In Überlingen parents began the difficult task of helping to identify their children, handing over photographs and, in some cases, even dental records.

Although investigators have uncovered 68 of the 71 people killed in the accident, they have only been able to positively identify the two pilots of the DHL plane.

The bodies from the Tupolev are in such a poor condition that investigators intend to let relatives see them only as a last resort to aid identification.

Pressure continues to build on Skyguide, the Swiss air traffic control authority in charge of the airspace where the collision occurred.

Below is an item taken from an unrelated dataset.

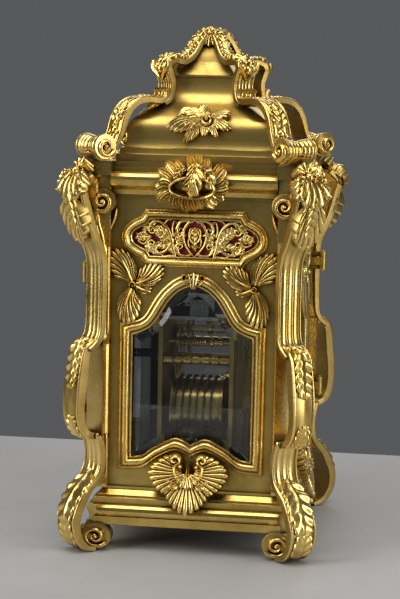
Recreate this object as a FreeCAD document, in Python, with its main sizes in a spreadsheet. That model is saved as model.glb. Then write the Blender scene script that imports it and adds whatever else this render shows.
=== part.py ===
import FreeCAD, Part
import os
from math import sin, cos, pi, radians, sqrt, atan2
import Sketcher

V = FreeCAD.Vector
R = FreeCAD.Rotation
PL = FreeCAD.Placement
doc = FreeCAD.newDocument("carriage_clock")

# ---------------------------------------------------------------- sizes, mm
SIZES = [
    ("case_half_x", 62.5), ("case_half_y", 48.5), ("wall_t", 4.0),
    ("plinth_bottom", 14.5), ("plinth_top", 36.0), ("plinth_wall", 6.0),
    ("body_top", 203.0), ("cornice_top", 223.6), ("dome_top", 281.0), ("crest_top", 300.0),
    ("frame_proud", 3.0), ("glass_t", 3.0), ("fret_t", 1.2), ("cloth_t", 0.6),
    ("ridge_w", 14.0), ("scroll_w", 15.0), ("band_w", 19.0), ("crest_w", 9.0),
    ("door_half_x", 56.5), ("door_back_y", 49.2), ("door_t", 5.3), ("door_bottom", 38.0), ("door_top", 197.6),
    ("hinge_x", 58.5), ("hinge_y", 63.5), ("knuckle_r", 2.2), ("pin_r", 0.8),
    ("dial_y", 44.3), ("dial_t", 1.5), ("dial_cz", 105.0),
    ("plate_half_x", 44.0), ("plate_top", 131.0), ("plate_t", 2.5), ("front_plate_y", 22.5), ("back_plate_y", 19.3),
    ("pillar_r", 3.0), ("barrel_x", 22.0), ("barrel_z", 76.0), ("barrel_r", 19.0), ("barrel_len", 31.0),
    ("fusee_x", 15.0), ("fusee_z", 77.0), ("arbor_r", 2.0),
    ("platform_t", 2.0), ("balance_r", 8.6), ("knob_r", 3.6),
]
VAL = dict(SIZES)
sheet = doc.addObject("Spreadsheet::Sheet", "params")
for i, (nm, v) in enumerate(SIZES):
    cell = "B%d" % (i + 1)
    sheet.set("A%d" % (i + 1), nm)
    sheet.set(cell, str(v))
    sheet.setAlias(cell, nm)
doc.recompute()

HX, HY = VAL["case_half_x"], VAL["case_half_y"]
OUT = []          # (object, node name)


def q(expr):
    """value of an expression written with the sheet's names"""
    e = expr
    for nm in sorted(VAL, key=len, reverse=True):
        e = e.replace("params." + nm, repr(VAL[nm]))
    total = 0.0
    # sums and differences of products only
    tok = e.replace("-", "+-").split("+")
    for t in tok:
        t = t.strip()
        if not t:
            continue
        p = 1.0
        for f in t.split("*"):
            f = f.strip()
            neg = False
            while f.startswith("-"):
                neg = not neg
                f = f[1:].strip()
            p *= (-1 if neg else 1) * float(f)
        total += p
    return total


def num(c):
    return q(c) if isinstance(c, str) else float(c)


def keep(obj, name):
    obj.Label = name
    OUT.append((obj, name))
    return obj


def body(name):
    return doc.addObject("PartDesign::Body", "b_" + name)


def plane(b, role):
    return [f for f in b.Origin.OriginFeatures if f.Role == role][0]


def sketch(b, name, role="XY_Plane", off=0.0):
    s = b.newObject("Sketcher::SketchObject", name)
    s.AttachmentSupport = [(plane(b, role), "")]
    s.MapMode = "FlatFace"
    o = num(off)
    s.AttachmentOffset = PL(V(0, 0, o), R())
    if isinstance(off, str):
        s.setExpression(".AttachmentOffset.Base.z", off)
    return s


def segs_to_geo(segs):
    geo = []
    for sg in segs:
        p = [V(num(a), num(b_), 0) for a, b_ in sg]
        if len(p) == 2:
            geo.append(Part.LineSegment(p[0], p[1]))
        else:
            c = Part.BSplineCurve()
            c.interpolate(p)
            geo.append(c)
    return geo


def draw(s, segs, bind=True):
    """closed outline of lines (2 points) and splines (3 or more)"""
    base = s.GeometryCount
    geo = segs_to_geo(segs)
    n = len(geo)
    for g in geo:
        s.addGeometry(g, False)
    for i in range(n):
        s.addConstraint(Sketcher.Constraint("Coincident", base + i, 2, base + (i + 1) % n, 1))
    for i, sg in enumerate(segs):
        x, y = sg[0]
        if isinstance(x, str):
            c = s.addConstraint(Sketcher.Constraint("DistanceX", -1, 1, base + i, 1, num(x)))
            s.setExpression("Constraints[%d]" % c, x)
        if isinstance(y, str):
            c = s.addConstraint(Sketcher.Constraint("DistanceY", -1, 1, base + i, 1, num(y)))
            s.setExpression("Constraints[%d]" % c, y)
    return s


def poly(pts):
    return [[pts[i], pts[(i + 1) % len(pts)]] for i in range(len(pts))]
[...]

An unnamed investigator at the crash scene told a Russian news agency yesterday that the pilot of the Russian jet informed Skyguide first of the looming collision, not the other way round.

The RIA news agency said the Tupolev pilot requested permission to decrease altitude 90 seconds before the collision, but that an answer came only 44 seconds before impact. The Tupolev began to descend 30 seconds before the crash followed by the Boeing 16 seconds later, apparently steered by its anti-collision computer.

However, Germany's Federal Office for Flight Accident Investigation (BFU) said no one had any way of knowing such detailed information at this stage. Investigators began listening to voice-recorders yesterday, but said they were in a poor condition.

German authorities said that at the time of the collision, the single air-traffic controller on duty was monitoring five different planes on two different screens. At the time of the crash he was correcting the path of a plane about to land at nearby Friedrichshafen airport.

Skyguide dismissed the Russian allegations, as well as safety warnings in a report issued last month from the Swiss aviation safety body BFU. The report said the Skyguide radar system updated flight positions every 12 seconds, which did not conform to the EU standard of eight seconds.

"The blunt essence is that Skyguide's radar equipment can show planes in the wrong position and screens from which planes suddenly vanish. Has our air safety become rather sloppy?" asked Swiss tabloid Blick. A Skyguide spokesman has already admitted that its automatic warning system was operating in a limited mode and that only one of two staff members was on duty when the collision occurred.